Remember, I only make this if I already have leftover mashed potatoes on hand - a rare enough occurrence - but they don't have to be leftover from the same meal as the roast! So if you will be cooking lamb or beef and would like to try this dish be sure to make some mashed potatoes, either with this meal or another one a day before or after, and be sure to make enough extra! You'll need about 2 cups.

Take your leftover roast beef (or lamb) and chop it (or mince it) fine. You can do this with a cleaver, a meat grinder or the food processor. I add any leftover vegetables too, whether they were originally served with the beef or not. If you don't have any you can add some frozen mixed veg, about a cup or so, and be sure to add any leftover gravy or pan juices to the mix. If you want a little zing pour in some Worcestershire sauce, soy sauce, A-1 or even ketchup. Mix it all together and put it in a greased casserole just big enough to hold it and the potato topping. Season to taste.

Spoon your leftover cold mashed potatoes over the top of the "pie". You want a layer about 3/4 - 1 inch thick. Use your spoon to flick little peaks all over the surface of the mash, or use a fork to "rake" a pattern into it. Sprinkle with paprika, cayenne pepper, nutmeg or your favorite spice. If you like, you can put a few dabs of butter here and there.

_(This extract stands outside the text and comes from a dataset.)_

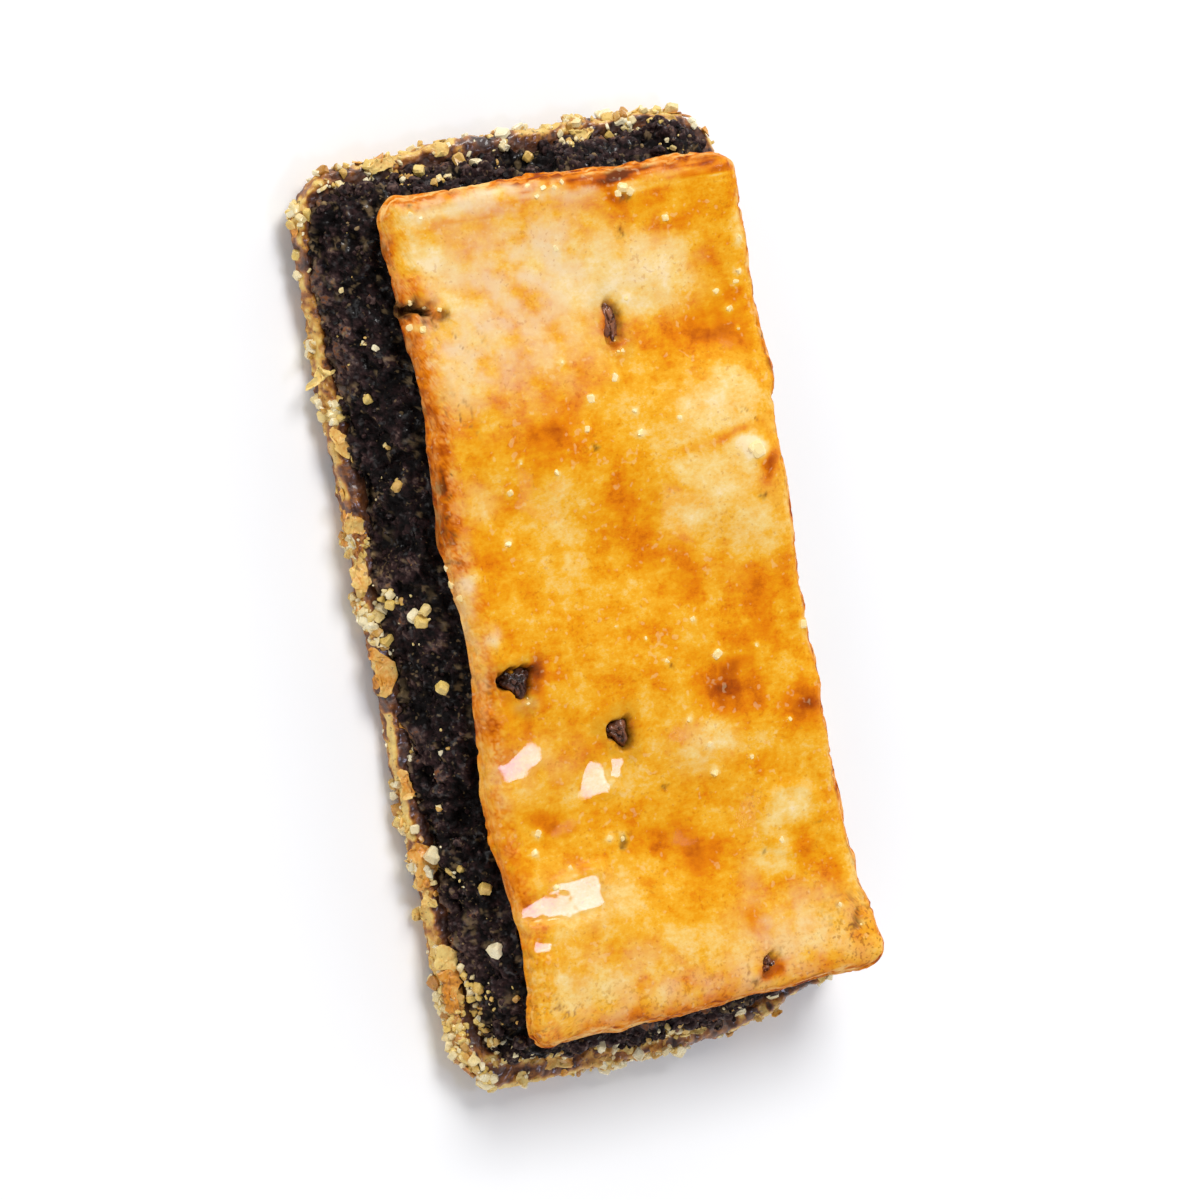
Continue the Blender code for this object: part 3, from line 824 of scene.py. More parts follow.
@dataclass(frozen=True)
class Glaze:
    """Egg-glazed pastry: pale cream on its blisters, gold between, brown where it baked most."""

    cream: Colour = srgb(240, 216, 166)
    pale: Colour = srgb(236, 198, 114)
    yellow: Colour = srgb(234, 170, 40)
    gold: Colour = srgb(228, 150, 10)
    amber: Colour = srgb(218, 120, 0)
    brown: Colour = srgb(172, 76, 0)
    # A pale colour for a painted reflection (sheen), which also lightens pale cream patches
    cream_and_sheen: Colour = srgb(230, 202, 164)
    dark: Colour = srgb(104, 46, 8)
    crust: Colour = srgb(238, 188, 112)
    cut: Colour = srgb(222, 146, 62)
    baked_cut: Colour = srgb(146, 60, 8)
    stain: Colour = srgb(44, 24, 16)
    bruise: Colour = srgb(104, 76, 38)
    crease: Colour = srgb(150, 96, 50)

    def build(self) -> bpy.types.Material:
        """Makes the material: tone on a ramp, then pale patches that are mostly a painted sheen, cut edge,
        specks, cracks and stains over it.
        """
        surface = Surface("glaze")
        board, place = surface.board, surface.place
        tone, edge, stain = map(board.attribute, ("tone", "edge", "stain"))
        brushed = board.mapped(place, scale=(0.45, 1.0, 1.0), rotation=(0.0, 0.0, 0.25))
        drawn_out = board.effect(Effect.MOTTLE, brushed, 1500.0, 0.30)
        mottle = board.math("ADD", surface.mottle(480.0, 0.48), drawn_out)
        uneven = board.math("ADD", tone, board.product(mottle, board.remap(tone, 0.56, 0.80, 1.0, 0.28)))
        uneven = board.math("ADD", uneven, surface.cloud(290.0, 6.0, 0.47, 0.54, -0.04, 0.04))
        places = (0.0, 0.2, 0.42, 0.56, 0.72, 0.88, 1.0)
        colours = (self.cream, self.pale, self.yellow, self.gold, self.amber, self.brown, self.dark)
        surface.colour = board.ramp(uneven, list(zip(places, colours)))
        # Painted reflection: a pale sheen laid over the colour where the glaze would mirror bright
        # surroundings, and over some pale cream patches
        surface.wash(self.cream_and_sheen, surface.cloud(420.0, 4.0, 0.36, 0.64, 0.1, 1.0), board.attribute("cream_and_sheen"))
        leaves = board.noise(board.mapped(place, scale=(0.6, 0.6, 2.6)), 900.0, 6.0)
        # The cut edge's colour from a laminated noise, shifted darker towards the edge's bottom
        baked = board.math("ADD", board.remap(leaves, 0.36, 0.64, 0.0, 1.0), board.attribute("cut_tone_shift"))
        stops = ((0.0, self.crust), (0.35, self.cut), (0.62, self.amber), (1.0, self.baked_cut))
        surface.wash(board.ramp(baked, stops), edge)
        surface.wash(self.brown, surface.flecks(2200.0, 0.34), 0.26)
        crumbs = board.effect(Effect.FLECKS, board.mapped(place, location=(0.03, 0.02, 0.0)), 1300.0, 0.36)
        surface.wash(self.cream, crumbs, 0.22)
        surface.wash(self.dark, surface.flecks(2400.0, 0.52), board.attribute("fleck"))
        surface.wash(self.crease, board.attribute("crack"))
        mixed = surface.cloud(1700.0, 3.0, 0.40, 0.62, 0.0, 1.0)
        surface.wash(board.blend(mixed, self.stain, self.bruise), stain)
        dull = board.product(board.math("MAXIMUM", edge, stain), 0.7)
        patches = surface.cloud(300.0, 3.0, 0.35, 0.6, 0.75, 1.0)
        shine = board.product(board.math("SUBTRACT", 1.0, dull), patches, board.attribute("gloss"))
        surface.set("Coat Weight", shine)
        surface.set("Coat Roughness", 0.07)
        surface.set("Specular IOR Level", 0.06)
        grain = board.effect(Effect.GRAIN, place, 1900.0, 0.3)
        height = board.product(grain, board.math("ADD", board.product(edge, 3.0), 1.0))
        rough = board.remap(surface.mottle(1500.0, 1.0), -0.5, 0.5, 0.36, 0.56)
        return surface.finish(rough, height, 0.35, 0.00010)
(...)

Bake this in a moderately hot oven, say 350 or 375 degrees, for at least 30 - 40 minutes. You want the meat mixture to be very hot, even bubbly, and the potato topping to be golden brown. this is great served with a side of vegetables or a salad and if there is any Yorkshire Pudding leftover (don't worry, there won't be) go ahead and pop it in the oven for few minutes to heat.

Quotable Quotes; in the category Let Me Just Make A Note Of That!

"Am going to cook shepherd's pie for them all - British home cooking."